I have given nearly the whole of this lengthy passage because it contains the whole gospel of eugenics-then termed by Galton (p. 119) ` viriculture.' The world, in a crude sort of way, looks upon Galton as a ` eugenist,' but hardly knows what the word means, still less recognises why it was a religious faith to him. Of his pantheism, based upon the solidarity of nature as evidenced by the continuity of the germ-plasm, it realises nothing; that he wanted race-improvement in order that men might be good socialists in the highest sense-which their lack of intelligence at present denies them-has scarcely been whispered.
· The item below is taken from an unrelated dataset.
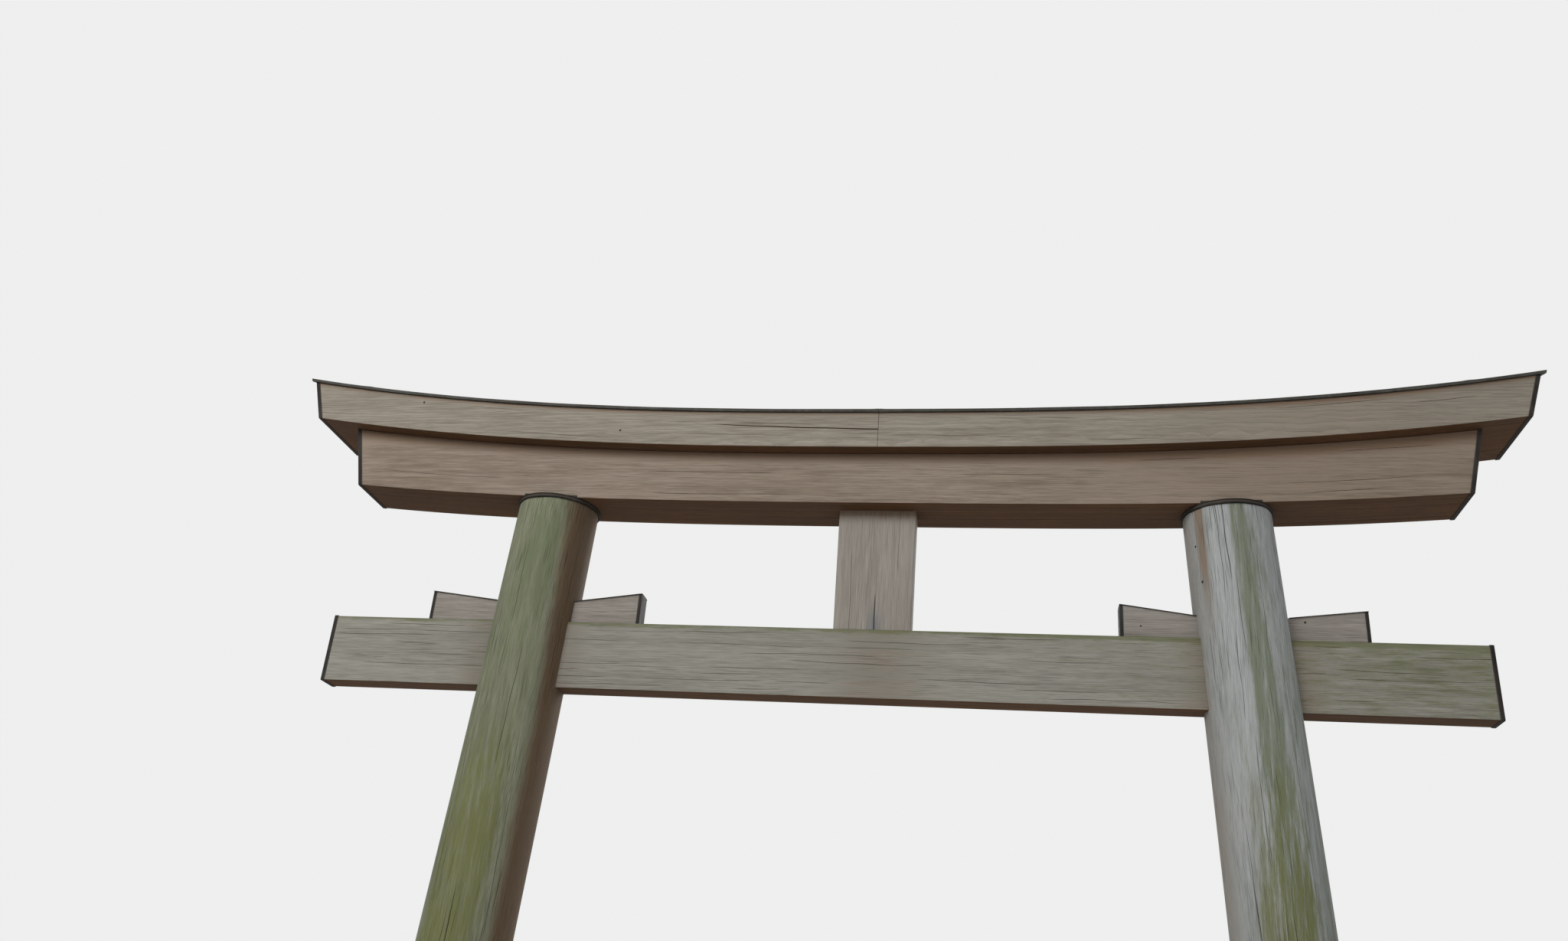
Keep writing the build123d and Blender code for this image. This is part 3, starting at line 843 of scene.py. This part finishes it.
def wedge_cap(side, which, seed):
    """Copper over a wedge: a folded box over its end, and a sheet along its sloping top that
    overhangs both faces with a lip and runs 12 mm into the pillar. The box goes no lower than
    the wedge, which lies on the tie beam."""
    shape = wedge_shape(side, which)
    box = end_cap(f"{side}_{which}_box",
                  outline(squared(-shape.half, shape.half, shape.height), CAP_ROWS, CAP_EASE),
                  lambda u, h, past: shape.place(u, np.maximum(h, 0), past), 1, WEDGE_FLANGE,
                  seed)
    reach = shape.half + WEDGE_COVER_OVERHANG
    across, up = outline(squared(-reach, reach, SHEET), (0.02, 0.004) * 2, 0.0012).points.T
    away = 1 if which == "outer" else -1
    start = pillar_axis(tie_high.z) + away * (pillar_radius(tie_high.z) - 0.012)
    x = np.linspace(math.copysign(start, shape.end), shape.end + shape.outward * SHEET, 16)[:, None]
    top = shape.level + shape.height - shape.slope * np.abs(shape.end - x)
    lip = -0.004 * np.clip(np.abs(across) / reach, 0, 1) ** 12
    cover = surface(f"{side}_{which}_sheet", (x, across, top + up + lip),
                    {"worn_fold_and_highlight": np.abs(across) > reach - 0.003})
    return joined(f"{side}_{which}_wedge_copper", [box, cover])


SEAM_SPACING = 0.909    # copper sheets of three shaku, lapped one over the next
SEAM_WIDTH = 0.024


def seam_relief(x):
    """Height of the flat lock seams between the copper sheets: a low step every sheet, in the
    form 1 minus the sixth power of the distance over half the seam's width."""
    phase = (np.abs(x) / SEAM_SPACING) % 1.0
    off = np.minimum(phase, 1 - phase) * SEAM_SPACING
    return np.clip(1 - (off / (SEAM_WIDTH / 2)) ** 6, 0, 1)


def roof_stations():
    """Stations along half the roof as shares of it, close together beside each seam."""
    seams = np.arange(1, int(UPPER_HALF_LENGTH / SEAM_SPACING) + 1) * SEAM_SPACING
    beside = np.array([-0.016, -0.0125, -0.011, 0.011, 0.0125, 0.016])
    near = (seams[:, None] + beside).ravel() / UPPER_HALF_LENGTH
    return np.sort(np.concatenate([np.linspace(0.0004, 1, 90), near[near < 0.995]]))[:, None]


ROOF_STATIONS = roof_stations()


def roof_board(slope_name, side, front, sign):
    """A copper-wrapped board on one slope: thick as the eave edge that shows from below, with
    lock seams across it and a folded drip along the eave."""
    reach = UPPER_DEPTH / 2 + EAVE_OVERHANG
    eave = GABLE_RISE - GABLE_FALL * reach
    corners = [(front * 0.0005, GABLE_RISE), (front * reach, eave),
               (front * reach, eave + ROOF_THICKNESS),
               (front * 0.0005, GABLE_RISE + ROOF_THICKNESS)]
    spacing = (0.05, 0.004, 0.02, 0.01)
    if front < 0:
        corners, spacing = corners[::-1], (0.02, 0.004, 0.05, 0.01)
    form = outline(corners, spacing, 0.003)
    (across, up), (normal_y, normal_h) = form.points.T, form.normals.T
    rng = np.random.default_rng(31 + 2 * sign + front)
    x, z = upper_place(sign * ROOF_STATIONS, UPPER_HEIGHT + up, END_OVERHANG)
    seams = seam_relief(x)
    raised = 0.0022 * seams
    wave = 0.0012 * waves(rng, x, across, 0.7, 1, 3)
    lift = raised + np.clip(wave, -0.002, 0.0015) * (normal_h > 0.5)
    worn_fold_and_highlight = np.clip(0.6 * seams + (np.abs(across) > reach - 0.002), 0, 1)
    return surface(f"roof_{slope_name}_{side}_copper",
                   (x, across + normal_y * raised * 0.6, z + normal_h * lift), {"worn_fold_and_highlight": worn_fold_and_highlight})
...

Even now if I characterised Galton as a freethinking pantheist, who desired to reach a. socialistic state by breeding supermen for intellect-and every word of this characteristic is a literal fact-I should be accused by the bulk of his acquaintances of misrepresentation, and by many of his friends of sensationalism, the explanation being, that Galton wrote far more than he spoke of his philosophy of life, while the majority of men talk more of their heroes than they read of their written thoughts;

' And again p. 123: "We shall come to think it no hardheartedness to favour the perpetuation of the stronger, wiser and more moral races, but shall conceive ourselves to be carrying out the obvious intentions of Nature by making our social arrangements conducive to the improvement of their race." I cannot but believe that Nietzsche took his doctrine of scorn and contempt for the feeble-with the cynicism (I should like to write the 'sardony') of a social invert-from Galton.